16 de abril de 2020 | Publicações

Thermodynamics of hot strong-interaction matter from ultrarelativistic nuclear collisions

Fernando G. Gardim, Giuliano Giacalone, Matthew Luzum, Jean-Yves Ollitrault

Nature Physics

30/03/2020

Abstract

Collisions between heavy atomic nuclei at ultrarelativistic energies are carried out at particle colliders to produce the quark–gluon plasma, a state of matter where quarks and gluons are not confined into hadrons, and colour degrees of freedom are liberated. This state is thought to be produced as a transient phenomenon before it fragments into thousands of particles that reach the particle detectors.
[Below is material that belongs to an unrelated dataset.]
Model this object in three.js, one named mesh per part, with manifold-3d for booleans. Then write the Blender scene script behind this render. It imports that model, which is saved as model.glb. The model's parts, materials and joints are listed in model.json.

Despite two decades of investigations, one of the big open challenges1 is to obtain an experimental determination of the temperature reached in a heavy-ion collision, and a simultaneous determination of another thermodynamic quantity, such as the entropy density, that would give access to the number of degrees of freedom. Here, we obtain such a determination, utilizing state-of-the-art hydrodynamic simulations2. We define an effective temperature, averaged over the spacetime evolution of the medium. Then, using experimental data, we determine this temperature and the corresponding entropy density and speed of sound in the matter created in lead–lead collisions at the Large Hadron Collider. Our results agree with first-principles calculations from lattice quantum chromodynamics3 and confirm that a deconfined phase of matter is indeed produced.